Problem to work on:
Copy each line below without leaving any out.

[START]

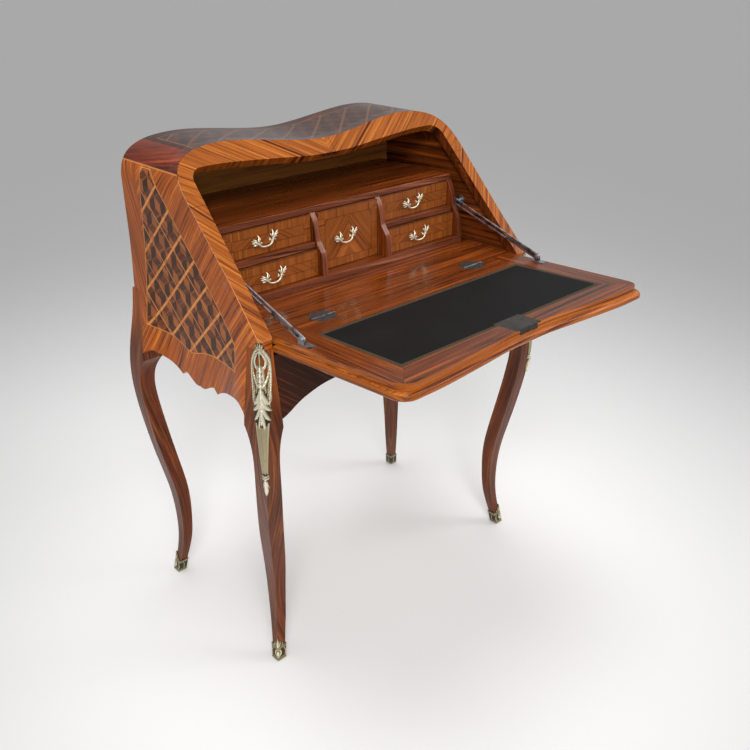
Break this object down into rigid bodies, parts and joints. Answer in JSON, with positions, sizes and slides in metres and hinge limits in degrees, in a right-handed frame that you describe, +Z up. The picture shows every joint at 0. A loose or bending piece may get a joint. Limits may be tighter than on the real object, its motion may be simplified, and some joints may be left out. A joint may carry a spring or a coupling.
{
  "type": "fall-front writing desk",
  "caption": "Small writing desk on cabriole legs: sloping fall that opens to a leather writing surface on stays, fitted drawers inside, frieze drawer below.",
  "frame": {"origin": "on the floor, under the middle of the desk's overall box with the fall open", "axes": "+X to the desk's right as the sitter faces it, +Y to the back, +Z up"},
  "size_m": [0.7472, 0.754, 0.9778],
  "materials": {
    "carcass_veneer": "kingwood and tulipwood veneer, french polished",
    "stile_veneer": "crossbanded tulipwood, french polished",
    "leg_wood": "dark polished veneer on the knees and legs",
    "interior_wood": "polished interior wood",
    "drawer_veneer": "diagonal tulipwood with crossbanding, polished",
    "drawer_linings": "plain oak, waxed",
    "back_wood": "plain board, stained",
    "gilt_mounts": "cast and gilt, aged",
    "hinge_steel": "steel, worn",
    "lock_steel": "dark steel",
    "stay_steel": "worn steel",
    "writing_leather": "black leather with a tooled border"
  },
  "bodies": {
    "carcass": {"front_left_leg": "leg_wood", "front_right_leg": "leg_wood", "back_left_leg": "leg_wood", "back_right_leg": "leg_wood", "front_left_sabot": "gilt_mounts", "front_right_sabot": "gilt_mounts", "back_left_sabot": "gilt_mounts", "back_right_sabot": "gilt_mounts", "left_corner_mount": "gilt_mounts", "right_corner_mount": "gilt_mounts", "left_stile": "stile_veneer", "right_stile": "stile_veneer", "top_rail": "stile_veneer", "strike_plate": "lock_steel", "top_board": "carcass_veneer", "left_side": "carcass_veneer", "right_side": "carcass_veneer", "back_panel": "back_wood", "back_apron": "back_wood", "writing_bed": "interior_wood", "bed_hinge_leaves": "hinge_steel", "bed_hinge_screws": "hinge_steel", "front_rail": "interior_wood", "drawer_runners": "back_wood", "case_base": "interior_wood", "case_lid": "interior_wood", "outer_partitions": "interior_wood", "inner_partitions": "interior_wood", "case_shelves": "interior_wood", "stay_studs": "stay_steel"},
    "fall": {"fall_panel": "carcass_veneer", "writing_leather": "writing_leather", "lip_moulding": "carcass_veneer", "fall_lock": "lock_steel", "fall_escutcheon": "gilt_mounts", "fall_hinge_leaves": "hinge_steel", "hinge_pins": "hinge_steel", "fall_hinge_screws": "hinge_steel", "stay_brackets": "stay_steel"},
    "lock_bolt": {"lock_bolt": "lock_steel"},
    "left_stay": {"left_stay": "stay_steel"},
    "right_stay": {"right_stay": "stay_steel"},
    "upper_left_drawer": {"upper_left_drawer_front": "drawer_veneer", "upper_left_drawer_box": "drawer_linings", "upper_left_drawer_pull": "gilt_mounts"},
    "upper_right_drawer": {"upper_right_drawer_front": "drawer_veneer", "upper_right_drawer_box": "drawer_linings", "upper_right_drawer_pull": "gilt_mounts"},
    "lower_left_drawer": {"lower_left_drawer_front": "drawer_veneer", "lower_left_drawer_box": "drawer_linings", "lower_left_drawer_pull": "gilt_mounts"},
    "lower_right_drawer": {"lower_right_drawer_front": "drawer_veneer", "lower_right_drawer_box": "drawer_linings", "lower_right_drawer_pull": "gilt_mounts"},
    "middle_drawer": {"middle_drawer_front": "drawer_veneer", "middle_drawer_box": "drawer_linings", "middle_drawer_pull": "gilt_mounts"},
    "frieze_drawer": {"frieze_drawer_front": "carcass_veneer", "frieze_drawer_box": "drawer_linings", "frieze_escutcheon": "gilt_mounts"}
  },
  "joints": [
    {"name": "fall_hinge", "type": "hinge", "parent": "carcass", "child": "fall", "pos_m": [0, -0.04926, 0.7065], "axis": [1, 0, 0], "range_deg": [-131, 0]},
    {"name": "left_stay_pivot", "type": "hinge", "parent": "fall", "child": "left_stay", "pos_m": [-0.3045, -0.12868, 0.71967], "axis": [1, 0, 0], "range_deg": [0, 135.03]},
    {"name": "right_stay_pivot", "type": "hinge", "parent": "fall", "child": "right_stay", "pos_m": [0.3045, -0.12868, 0.71967], "axis": [1, 0, 0], "range_deg": [0, 135.03]},
    {"name": "bolt_slide", "type": "slide", "parent": "fall", "child": "lock_bolt", "axis": [0, -0.9986, 0.0523], "range_m": [0, 0.008]},
    {"name": "upper_left_drawer_slide", "type": "slide", "parent": "carcass", "child": "upper_left_drawer", "axis": [0, -1, 0], "range_m": [0, 0.17]},
    {"name": "upper_right_drawer_slide", "type": "slide", "parent": "carcass", "child": "upper_right_drawer", "axis": [0, -1, 0], "range_m": [0, 0.17]},
    {"name": "lower_left_drawer_slide", "type": "slide", "parent": "carcass", "child": "lower_left_drawer", "axis": [0, -1, 0], "range_m": [0, 0.17]},
    {"name": "lower_right_drawer_slide", "type": "slide", "parent": "carcass", "child": "lower_right_drawer", "axis": [0, -1, 0], "range_m": [0, 0.17]},
    {"name": "middle_drawer_slide", "type": "slide", "parent": "carcass", "child": "middle_drawer", "axis": [0, -1, 0], "range_m": [0, 0.17]},
    {"name": "frieze_drawer_slide", "type": "slide", "parent": "carcass", "child": "frieze_drawer", "axis": [0, -1, 0], "range_m": [0, 0.25]}
  ],
  "couplings": [
    {"joint": "left_stay_pivot", "follows": "fall_hinge", "ratio": -1.0304},
    {"joint": "right_stay_pivot", "follows": "fall_hinge", "ratio": -1.0304}
  ]
}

[END]

Written solution:
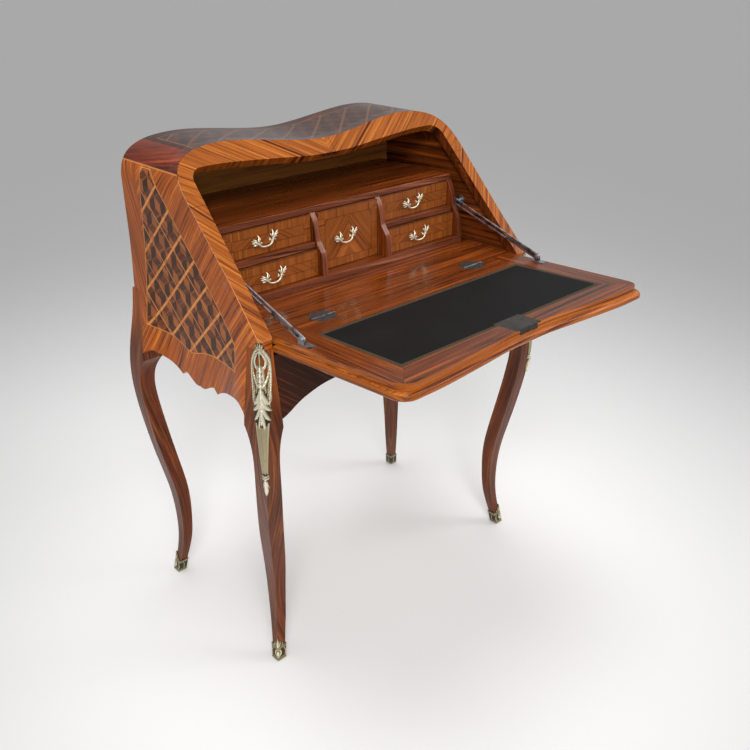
Break this object down into rigid bodies, parts and joints. Answer in JSON, with positions, sizes and slides in metres and hinge limits in degrees, in a right-handed frame that you describe, +Z up. The picture shows every joint at 0. A loose or bending piece may get a joint. Limits may be tighter than on the real object, its motion may be simplified, and some joints may be left out. A joint may carry a spring or a coupling.
{
  "type": "fall-front writing desk",
  "caption": "Small writing desk on cabriole legs: sloping fall that opens to a leather writing surface on stays, fitted drawers inside, frieze drawer below.",
  "frame": {"origin": "on the floor, under the middle of the desk's overall box with the fall open", "axes": "+X to the desk's right as the sitter faces it, +Y to the back, +Z up"},
  "size_m": [0.7472, 0.754, 0.9778],
  "materials": {
    "carcass_veneer": "kingwood and tulipwood veneer, french polished",
    "stile_veneer": "crossbanded tulipwood, french polished",
    "leg_wood": "dark polished veneer on the knees and legs",
    "interior_wood": "polished interior wood",
    "drawer_veneer": "diagonal tulipwood with crossbanding, polished",
    "drawer_linings": "plain oak, waxed",
    "back_wood": "plain board, stained",
    "gilt_mounts": "cast and gilt, aged",
    "hinge_steel": "steel, worn",
    "lock_steel": "dark steel",
    "stay_steel": "worn steel",
    "writing_leather": "black leather with a tooled border"
  },
  "bodies": {
    "carcass": {"front_left_leg": "leg_wood", "front_right_leg": "leg_wood", "back_left_leg": "leg_wood", "back_right_leg": "leg_wood", "front_left_sabot": "gilt_mounts", "front_right_sabot": "gilt_mounts", "back_left_sabot": "gilt_mounts", "back_right_sabot": "gilt_mounts", "left_corner_mount": "gilt_mounts", "right_corner_mount": "gilt_mounts", "left_stile": "stile_veneer", "right_stile": "stile_veneer", "top_rail": "stile_veneer", "strike_plate": "lock_steel", "top_board": "carcass_veneer", "left_side": "carcass_veneer", "right_side": "carcass_veneer", "back_panel": "back_wood", "back_apron": "back_wood", "writing_bed": "interior_wood", "bed_hinge_leaves": "hinge_steel", "bed_hinge_screws": "hinge_steel", "front_rail": "interior_wood", "drawer_runners": "back_wood", "case_base": "interior_wood", "case_lid": "interior_wood", "outer_partitions": "interior_wood", "inner_partitions": "interior_wood", "case_shelves": "interior_wood", "stay_studs": "stay_steel"},
    "fall": {"fall_panel": "carcass_veneer", "writing_leather": "writing_leather", "lip_moulding": "carcass_veneer", "fall_lock": "lock_steel", "fall_escutcheon": "gilt_mounts", "fall_hinge_leaves": "hinge_steel", "hinge_pins": "hinge_steel", "fall_hinge_screws": "hinge_steel", "stay_brackets": "stay_steel"},
    "lock_bolt": {"lock_bolt": "lock_steel"},
    "left_stay": {"left_stay": "stay_steel"},
    "right_stay": {"right_stay": "stay_steel"},
    "upper_left_drawer": {"upper_left_drawer_front": "drawer_veneer", "upper_left_drawer_box": "drawer_linings", "upper_left_drawer_pull": "gilt_mounts"},
    "upper_right_drawer": {"upper_right_drawer_front": "drawer_veneer", "upper_right_drawer_box": "drawer_linings", "upper_right_drawer_pull": "gilt_mounts"},
    "lower_left_drawer": {"lower_left_drawer_front": "drawer_veneer", "lower_left_drawer_box": "drawer_linings", "lower_left_drawer_pull": "gilt_mounts"},
    "lower_right_drawer": {"lower_right_drawer_front": "drawer_veneer", "lower_right_drawer_box": "drawer_linings", "lower_right_drawer_pull": "gilt_mounts"},
    "middle_drawer": {"middle_drawer_front": "drawer_veneer", "middle_drawer_box": "drawer_linings", "middle_drawer_pull": "gilt_mounts"},
    "frieze_drawer": {"frieze_drawer_front": "carcass_veneer", "frieze_drawer_box": "drawer_linings", "frieze_escutcheon": "gilt_mounts"}
  },
  "joints": [
    {"name": "fall_hinge", "type": "hinge", "parent": "carcass", "child": "fall", "pos_m": [0, -0.04926, 0.7065], "axis": [1, 0, 0], "range_deg": [-131, 0]},
    {"name": "left_stay_pivot", "type": "hinge", "parent": "fall", "child": "left_stay", "pos_m": [-0.3045, -0.12868, 0.71967], "axis": [1, 0, 0], "range_deg": [0, 135.03]},
    {"name": "right_stay_pivot", "type": "hinge", "parent": "fall", "child": "right_stay", "pos_m": [0.3045, -0.12868, 0.71967], "axis": [1, 0, 0], "range_deg": [0, 135.03]},
    {"name": "bolt_slide", "type": "slide", "parent": "fall", "child": "lock_bolt", "axis": [0, -0.9986, 0.0523], "range_m": [0, 0.008]},
    {"name": "upper_left_drawer_slide", "type": "slide", "parent": "carcass", "child": "upper_left_drawer", "axis": [0, -1, 0], "range_m": [0, 0.17]},
    {"name": "upper_right_drawer_slide", "type": "slide", "parent": "carcass", "child": "upper_right_drawer", "axis": [0, -1, 0], "range_m": [0, 0.17]},
    {"name": "lower_left_drawer_slide", "type": "slide", "parent": "carcass", "child": "lower_left_drawer", "axis": [0, -1, 0], "range_m": [0, 0.17]},
    {"name": "lower_right_drawer_slide", "type": "slide", "parent": "carcass", "child": "lower_right_drawer", "axis": [0, -1, 0], "range_m": [0, 0.17]},
    {"name": "middle_drawer_slide", "type": "slide", "parent": "carcass", "child": "middle_drawer", "axis": [0, -1, 0], "range_m": [0, 0.17]},
    {"name": "frieze_drawer_slide", "type": "slide", "parent": "carcass", "child": "frieze_drawer", "axis": [0, -1, 0], "range_m": [0, 0.25]}
  ],
  "couplings": [
    {"joint": "left_stay_pivot", "follows": "fall_hinge", "ratio": -1.0304},
    {"joint": "right_stay_pivot", "follows": "fall_hinge", "ratio": -1.0304}
  ]
}